Scripts that build objects:
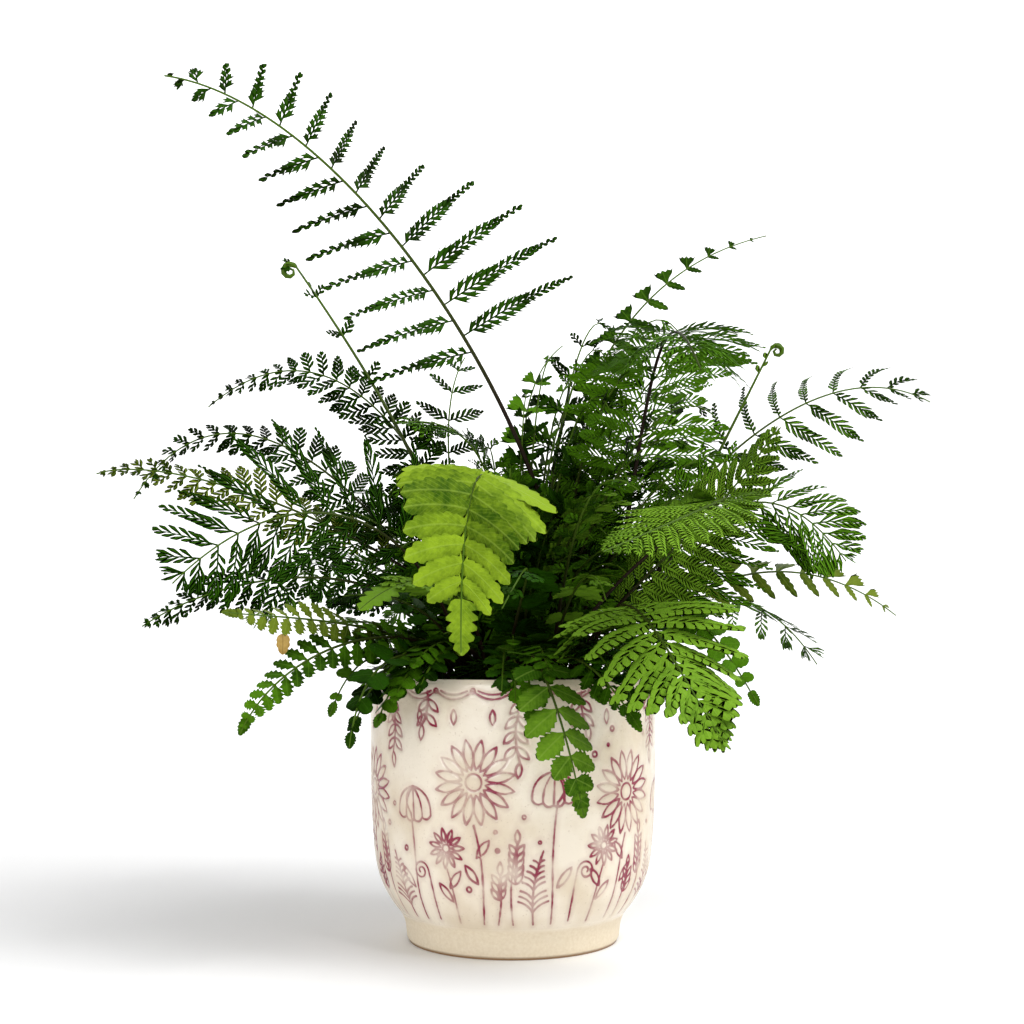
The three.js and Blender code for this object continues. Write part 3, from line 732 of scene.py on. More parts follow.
def find_fits(name, frond, spots, rows):
    """Each leaflet's share and lift: the choice that puts its tip on a corner of the solid. Leaflets in
    between follow their neighbours, and those near the frond's tip are always kept."""
    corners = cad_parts["frond_" + name].data.vertices
    tree = KDTree(len(corners))
    for corner in corners:
        tree.insert(corner.co / MM, corner.index)
    tree.balance()
    for number, spot in enumerate(spots):
        spot["fit"], spot["play"] = None, 0
        if spot["pair"] is None:
            continue
        for share, lift in FITS:
            spot["fit"] = (share, math.radians(lift))
            row = [part[number] for part in rows]
            tip = on_leaflet(row, spot, frond, np.array([[spot["reach"] * share, 0, 0]]))
            if tree.find(tip[0])[2] < NEAR_CORNER:
                break
            spot["fit"] = None
    for number, spot in enumerate(spots):
        if spot["pair"] is None:
            near = [spots[other]["fit"] for other in (number - 2, number + 2) if 0 <= other < len(spots)]
            near = [fit for fit in near if fit]
            if near:
                spot["fit"] = (min(fit[0] for fit in near), sum(fit[1] for fit in near) / len(near))
    for number, spot in enumerate(spots):
        if number > TIP_PART * len(spots) and not spot["fit"]:
            spot["fit"] = TIP_FIT


def give_full_length(spots):
    """Fronds that no solid stands for have all their leaflets, at full length."""
    for spot in spots:
        spot["fit"] = (1, 0.0)


# %% [markdown]
# ## Cut leaflets
# A cut leaflet is a rib with segments on both sides in turn. They lean towards its tip and are
# longest in the middle of the leaflet. One scaled blade would make long leaflets coarser than short
# ones. Segments keep the same spacing on both, as on the plant, so a long leaflet simply has more of
# them.

# %% How leaflets are cut
def cut(segment, pitch, half, lean, wide, least, full, **more):
    """A way to cut leaflets. Segments stand pitch apart and are half wide, and lean by these degrees at
    the leaflet's foot and end. It is wide times as wide as the solid's, but not less than least, and
    narrows beyond full. Some have a web between the segments, or needles beyond tip."""
    look = dict(segment=segment, pitch=pitch, half=half, lean=lean, wide=wide, least=least, full=full)
    return {**look, **more}


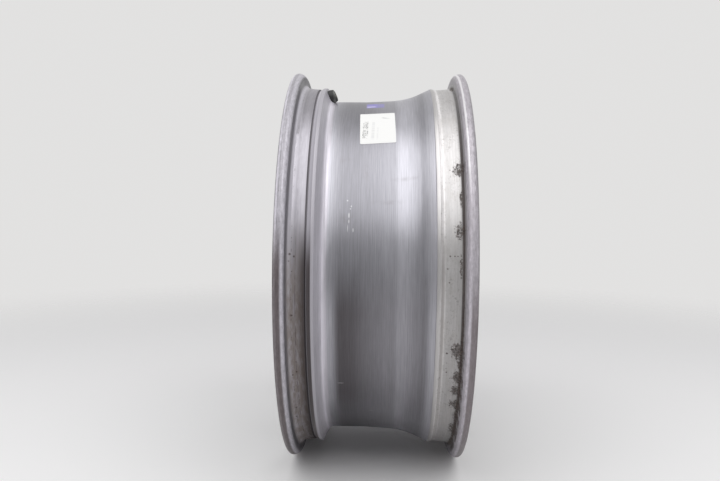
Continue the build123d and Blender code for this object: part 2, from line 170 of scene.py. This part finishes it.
# Pale scratches in the well: along, angle, half length along, half length around
SCRATCHES = (
    (-29.8, 64.7, 0.7, 0.8), (-25.8, 66.5, 0.6, 0.9), (-26.6, 67.3, 0.6, 0.6),
    (-28.0, 69.3, 0.7, 2.6), (-28.0, 71.1, 0.5, 1.8), (-29.1, 73.2, 0.35, 3.4),
    (-23.5, 73.7, 0.6, 2.0), (-36.5, 122.6, 3.2, 0.35), (-4.0, 137.0, 2.0, 0.3),
)

# Faint smudges in the well: along, angle, half length along, half length around
SMUDGES = (
    (-34.0, 50.6, 5.0, 4.0), (-11.5, 55.0, 2.4, 9.0), (12.0, 65.3, 13.0, 2.2),
    (30.0, 58.0, 11.0, 2.0), (-30.0, 70.5, 9.0, 4.0),
)

# Blue marker stroke in the well
MARKER_PLACE = -3.2
MARKER_ANGLE = 17.1
MARKER_HALF = (10.2, 10.0)
MARKER_PALE_BAND = (3.6, 7.4)
MARKER_THINS = (0.0, 4.0)
MARKER_INK = (0.25, 0.22, 0.60, 1)
MARKER_PALE = (0.66, 0.62, 0.88, 1)

# Lacquer of the spokes and the inside, and its share of metal, clean and under dust
SILVER_DARK = (0.38, 0.385, 0.39, 1)
SILVER_LIGHT = (0.48, 0.485, 0.49, 1)
INSIDE = (-62.0, -20.0)
INSIDE_GREY = (0.22, 0.21, 0.20, 1)
BRAKE_DUST = (0.12, 0.10, 0.088, 1)
POCKET = (-78.0, -56.0)
POCKET_RADII = (73.0, 71.0)
# Painted shade in the bolt pockets
POCKET_SHADE = (0.2, 0.195, 0.19, 1)
LACQUER_METAL = (0.75, 0.35)

# Turned pad that meets the hub
PAD = (-45.6, -44.0)
PAD_RADII = (76.0, 75.4)
BORE = (-64.0, -63.0)
BORE_RADII = (34.2, 33.8)
PAD_RINGS = 1.6
PAD_DARK = (0.42, 0.42, 0.425, 1)
PAD_LIGHT = (0.60, 0.60, 0.605, 1)

# Roughness, brushing, and height of the bumps in metres
RIM_MARKED_ROUGH = 0.62
DUSTY_ROUGH = 0.6
PAD_ROUGH = 0.33
PAPER_ROUGH = 0.62
BRUSHED = 0.55
RIM_BUMP = 0.00006
PAPER_BUMP = 0.00004

# Most of a noise lies in this range
NOISE_RANGE = (0.3, 0.7)

# Valve: tones of the grain, its size in millimetres, roughness, height of the bump in metres,
# share of bare metal, strength of a painted sheen. Painted sheen on its foot: along, angle, half
# length along, half around.
SMALL_PARTS = {
    "valve_rubber": dict(
        name="valve_rubber_black", dark=(0.012, 0.012, 0.013), light=(0.035, 0.034, 0.034),
        size=1.2, rough=0.52, height=0.00008, sheen=0.8,
    ),
    "valve_stem": dict(
        name="valve_brass", dark=(0.30, 0.27, 0.21), light=(0.52, 0.48, 0.38),
        size=0.9, rough=0.34, height=0.00003, metallic=1.0,
    ),
    "valve_core": dict(
        name="valve_core_brass", dark=(0.36, 0.30, 0.16), light=(0.58, 0.50, 0.30),
        size=0.7, rough=0.3, height=0.00003, metallic=1.0,
    ),
    "valve_cap": dict(
        name="valve_cap_plastic", dark=(0.016, 0.016, 0.017), light=(0.045, 0.045, 0.047),
        size=0.8, rough=0.42, height=0.00005,
    ),
}
# Painted sheen on the valve's rubber foot
VALVE_FOOT_SHEEN = (-52.2, 12.6, 1.9, 3.2)
FOOT_SHEEN = (0.20, 0.205, 0.19, 1)

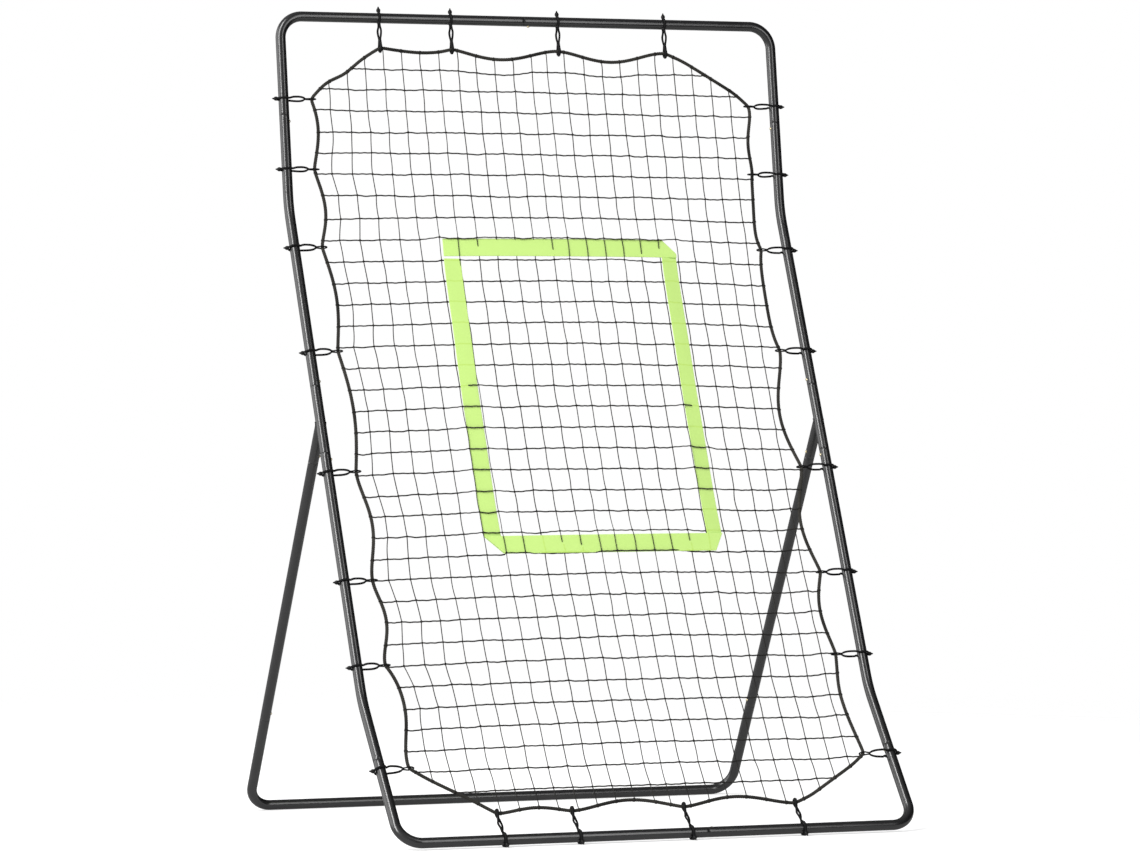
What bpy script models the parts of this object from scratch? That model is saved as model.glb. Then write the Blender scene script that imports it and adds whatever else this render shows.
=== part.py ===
"""Knock-down baseball rebounder: a bent tube frame on a rear U stand, with a net on elastic loops.

X runs across the frame, Y from front to back and Z up. The origin is on the floor, in the middle of the
footprint. Lengths are in metres. Places on the frame are given as (u, s): u across from the middle, and s
up along the bent side tubes from the bottom bar's axis.
"""

import math

import bmesh
import bpy
from mathutils import Matrix, Vector

# Tubes
FRAME_WIDTH = 1.160  # between the side tubes' axes
BOTTOM_LENGTH = 0.3588  # bottom bar's axis to the lower bend
MIDDLE_LENGTH = 1.1359  # lower bend to the upper bend
TOP_LENGTH = 0.4200  # upper bend to the top bar's axis
BOTTOM_SLOPE = math.radians(50.25)  # from the floor
MIDDLE_SLOPE = math.radians(65.65)
TOP_SLOPE = math.radians(81.75)
BEND_RADIUS = 0.230
CORNER_RADIUS = 0.050
TUBE_DIAMETER = 0.022
TUBE_WALL = 0.0010
TUBE_SIDES = 10
CORNER_STEPS = 6
BEND_STEPS = 3

# Where the tubes plug together, measured as s, as u on a bar, or down a leg from the side tube's axis
UPPER_SEAM = 1.695
LOWER_BRANCH_SEAM = 0.917
BRANCH_LENGTH = 0.155
BRANCH_TO_LEG = 0.0724  # from the lower branch seam up to the leg's axis
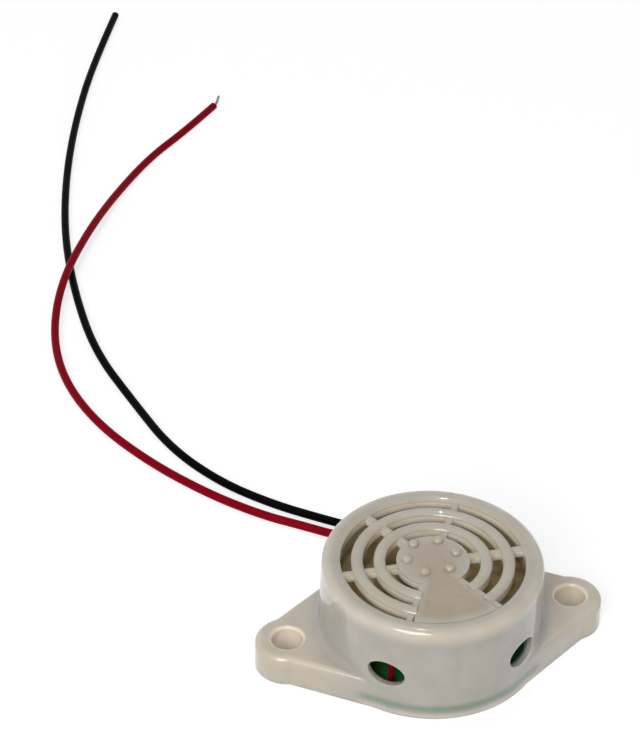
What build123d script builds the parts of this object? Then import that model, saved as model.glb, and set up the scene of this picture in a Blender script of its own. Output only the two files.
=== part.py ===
"""Self-driving piezo buzzer: a round grille-topped housing with two screw ears and two leads.

Frame: millimetres, origin at the bottom centre of the housing, +Z up through the grille.
+X runs through one ear, the plain sector of the grille faces -Y and the leads leave at +Y.
"""
import os
from math import acos, atan2, cos, degrees, hypot, pi, radians, sin, tan

from build123d import *

os.makedirs("parts", exist_ok=True)

# ---- housing, outside ----
body_height = 14.85          # crest of the rim and of the ribs
wall = 1.35                  # around the chamber, where the shoulder starts
draft = 0.4                  # how much wider the wall is at its foot
shoulder_radius = 1.1        # rounding between wall and rim
crown = 0.4                  # how far rim and ribs stand above the slots' edges
# ---- grille ----
slot_width = 1.45
slot_margin = 0.25           # largest ring slot inside the diaphragm's ledge
slot_pitch = 3.05
bar_width = 0.8
bar_count = 6
plain_half_angle = 27.0      # half of the solid sector, about -Y
plain_step = 0.1             # the plain sector and disc above the slots' edges
pip_circle_radius = 3.4
pip_shift = 0.8              # their circle sits this far towards +Y of the disc's middle
pip_radius = 0.72
pip_margin = 0.7             # least plain disc outside the circle of pips
pip_height = 0.6
pip_count = 6
# ---- housing, inside ----
plate_thickness = 1.25       # grille plate at the slots
ledge_width = 0.9            # the diaphragm's seat
diaphragm_clearance = 0.15   # around the diaphragm
cavity_depth = 2.2           # from the seat up to the grille plate
pocket_wall = 1.1            # wall around the circuit board, at the foot
board_seat_z = 2.15
# ---- windows in the wall ----
window_width = 5.35          # oval, along the wall
window_height = 3.8
window_z = 6.6
window_half_angle = 38.6     # degrees each side of -Y
window_wall = 0.8            # wall left at the window, thinned from inside
relief_margin = 0.9          # thinned wall beyond the oval
cut_allowance = 1.0          # openings are cut this far past both sides of the wall
# ---- ears ----
hole_stand_out = 4.6         # from the wall's foot to the hole's centre
hole_diameter = 4.2
ear_radius = 4.35
ear_height = 4.5
web_inset = 0.45             # how far the ear's sides lie inside its round end
web_tangent_inset = 0.2      # its sides aim this far inside the foot
ear_edge_radius = 0.8
root_radius = 0.9            # between ear and wall
hole_edge_radius = 0.45
# ---- leads ----
lead_diameter = 1.25
lead_gap = 0.15              # between the two leads in the outlet
lead_x = 1.0                 # middle of the pair
lead_lift = 0.225            # leads above the board
lead_clearance = 0.12        # around each lead in the wall
lead_reach = 1.95            # insulation inside the wall's inner face
lead_core_diameter = 0.45
table_gap = 0.025            # under a lead that lies on the table
crossing_gap = 0.4           # between the leads where red passes over black
strip_length = 0.9           # bare red end, up to its kink
kink = (0.7, 1.3, 0.7)       # and from there
tail_reach = 1.5             # from the insulation's end to the tails' holes
tail_spread = 1.7            # each tail's hole from the middle of the pair
sealant_inset = 0.25         # hot-melt from the wall's inner face
sealant_depth = 1.5
sealant_height = 2.1
sealant_margin = 0.8         # hot-melt beyond each lead
# ---- circuit board ----
board_thickness = 1.0
board_clearance = 0.15
copper_thickness = 0.04
track_width = 0.7
land_radius = 0.9
small_land_radius = 0.56
land_margin = 0.08           # land left clear around its solder
pin_hole_diameter = 0.8
solder_height = 0.55
dab_reach = 0.8              # glue down the pocket's wall and in over the board
dab_span = 24                # degrees
edge_margin = 0.3            # board left beyond any land
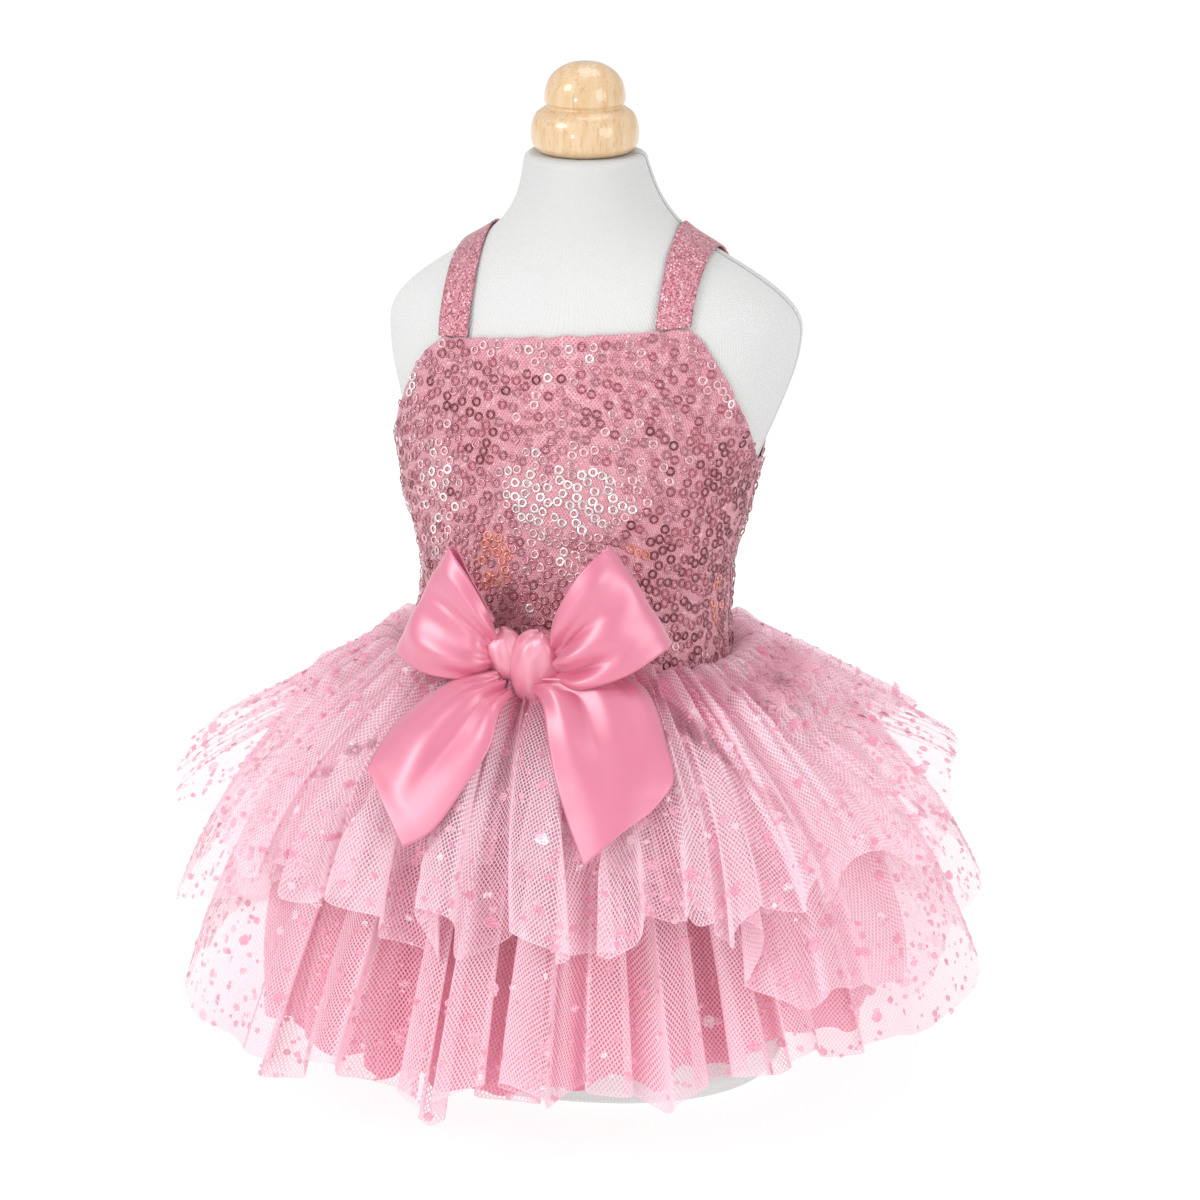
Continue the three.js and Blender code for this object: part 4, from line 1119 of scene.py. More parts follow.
RUFFLES = {"right": (-46, 26, 301, 1.0), "left": (-192, -144, 311, 0.6), "back": (70, 116, 321, 0.8)}


def wings(t, wide=0.66):
    """1 at the two sides, where the net stands out flat and smooth, 0 in front and behind."""
    return np.exp(-(np.abs(np.sin(np.asarray(t, float) - 0.2)) / wide) ** 4)


class Folds:
    """Uneven folds round a tier: phase, width in radians and size at each angle."""

    def __init__(self, count, seed):
        r = np.random.default_rng(seed)
        w = r.uniform(0.45, 1.75, count)
        mid = (np.arange(count) + 0.5) / count * 2 * PI
        w *= 1 + 0.15 * wings(mid)
        w *= 2 * PI / w.sum()
        edge = np.concatenate([[0], np.cumsum(w)])
        fine = np.linspace(0, 2 * PI, 7201)
        ph = np.interp(fine, edge, 2 * PI * np.arange(count + 1))
        wd = np.interp(fine, (edge[:-1] + edge[1:]) / 2, w, period=2 * PI)
        k = np.exp(-0.5 * (np.arange(-60, 61) / 16.0) ** 2)
        k /= k.sum()
        base = ph - fine * count

        def smooth(a):
            p = np.concatenate([a[-61:-1], a, a[1:61]])
            return np.convolve(p, k, "valid")

        self.fine, self.base, self.wd, self.count = fine, smooth(base), smooth(wd), count
        side = r.uniform(-1, 1, count)
        deep = r.uniform(0.45, 1.15, count)
        slant = r.uniform(-1, 1, count)
        c = (edge[:-1] + edge[1:]) / 2
        self.side = smooth(np.interp(fine, c, side, period=2 * PI))
        self.deep = smooth(np.interp(fine, c, deep, period=2 * PI))
        self.slant = smooth(np.interp(fine, c, slant, period=2 * PI))

    def at(self, t):
        q = np.mod(t, 2 * PI)
        f = lambda a: np.interp(q, self.fine, a)
        return self.count * np.asarray(t, float) + f(self.base), f(self.wd), f(self.side), f(self.deep), f(self.slant)


TOGETHER = Ring(77, 9, 31)       # the lining and the tiers are gathered into one seam, so they fold as one there


def gathers(th, S):
    return np.sin(72 * th + 2.6 * TOGETHER(th)) * np.exp(-S * 2.3) * np.minimum(1, S * 22)


# slits between folds that show the lining: direction and part of the length at both ends, width in degrees
SLITS = [
    {"from": -121.5, "s0": 0.47, "to": -133, "s1": 0.66, "wide": 1.9, "by": 1.0},
    {"from": -94, "s0": 0.42, "to": -95, "s1": 0.62, "wide": 3.2, "by": 0.25},
    {"from": -56, "s0": 0.10, "to": -45, "s1": 0.52, "wide": 3.4, "by": 0.9},
    {"from": -45, "s0": 0.52, "to": -38, "s1": 0.92, "wide": 1.4, "by": 0.7},
    {"from": -136, "s0": 0.10, "to": -140, "s1": 0.36, "wide": 1.6, "by": 0.7},
    {"from": 40, "s0": 0.15, "to": 50, "s1": 0.5, "wide": 2.6, "by": 0.7},
    {"from": 118, "s0": 0.2, "to": 122, "s1": 0.6, "wide": 2.4, "by": 0.7},
]


def slits(th, S):
    d = (np.degrees(th) + 180) % 360 - 180
    g = np.zeros(np.broadcast(d, S).shape)
    for r in SLITS:
        q = (S - r["s0"]) / (r["s1"] - r["s0"])
        c = r["from"] + (r["to"] - r["from"]) * np.clip(q, 0, 1)
        w = r["wide"] * (0.35 + 0.65 * np.sin(np.clip(q, 0, 1) * PI))
        g = np.maximum(g, r["by"] * np.exp(-((d - c) / w) ** 4) * ss(q, -0.12, 0.05) * (1 - ss(q, 0.95, 1.12)))
    return g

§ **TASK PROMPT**
Provide an exact reproduction of only those lines that start at the line containing "Continue the build123d" and end at the line containing "PAPER_BUMP = 0.00004", inclusive.

§ **WRITTEN SOLUTION**
Continue the build123d and Blender code for this object: part 2, from line 170 of scene.py. This part finishes it.
# Pale scratches in the well: along, angle, half length along, half length around
SCRATCHES = (
    (-29.8, 64.7, 0.7, 0.8), (-25.8, 66.5, 0.6, 0.9), (-26.6, 67.3, 0.6, 0.6),
    (-28.0, 69.3, 0.7, 2.6), (-28.0, 71.1, 0.5, 1.8), (-29.1, 73.2, 0.35, 3.4),
    (-23.5, 73.7, 0.6, 2.0), (-36.5, 122.6, 3.2, 0.35), (-4.0, 137.0, 2.0, 0.3),
)

# Faint smudges in the well: along, angle, half length along, half length around
SMUDGES = (
    (-34.0, 50.6, 5.0, 4.0), (-11.5, 55.0, 2.4, 9.0), (12.0, 65.3, 13.0, 2.2),
    (30.0, 58.0, 11.0, 2.0), (-30.0, 70.5, 9.0, 4.0),
)

# Blue marker stroke in the well
MARKER_PLACE = -3.2
MARKER_ANGLE = 17.1
MARKER_HALF = (10.2, 10.0)
MARKER_PALE_BAND = (3.6, 7.4)
MARKER_THINS = (0.0, 4.0)
MARKER_INK = (0.25, 0.22, 0.60, 1)
MARKER_PALE = (0.66, 0.62, 0.88, 1)

# Lacquer of the spokes and the inside, and its share of metal, clean and under dust
SILVER_DARK = (0.38, 0.385, 0.39, 1)
SILVER_LIGHT = (0.48, 0.485, 0.49, 1)
INSIDE = (-62.0, -20.0)
INSIDE_GREY = (0.22, 0.21, 0.20, 1)
BRAKE_DUST = (0.12, 0.10, 0.088, 1)
POCKET = (-78.0, -56.0)
POCKET_RADII = (73.0, 71.0)
# Painted shade in the bolt pockets
POCKET_SHADE = (0.2, 0.195, 0.19, 1)
LACQUER_METAL = (0.75, 0.35)

# Turned pad that meets the hub
PAD = (-45.6, -44.0)
PAD_RADII = (76.0, 75.4)
BORE = (-64.0, -63.0)
BORE_RADII = (34.2, 33.8)
PAD_RINGS = 1.6
PAD_DARK = (0.42, 0.42, 0.425, 1)
PAD_LIGHT = (0.60, 0.60, 0.605, 1)

# Roughness, brushing, and height of the bumps in metres
RIM_MARKED_ROUGH = 0.62
DUSTY_ROUGH = 0.6
PAD_ROUGH = 0.33
PAPER_ROUGH = 0.62
BRUSHED = 0.55
RIM_BUMP = 0.00006
PAPER_BUMP = 0.00004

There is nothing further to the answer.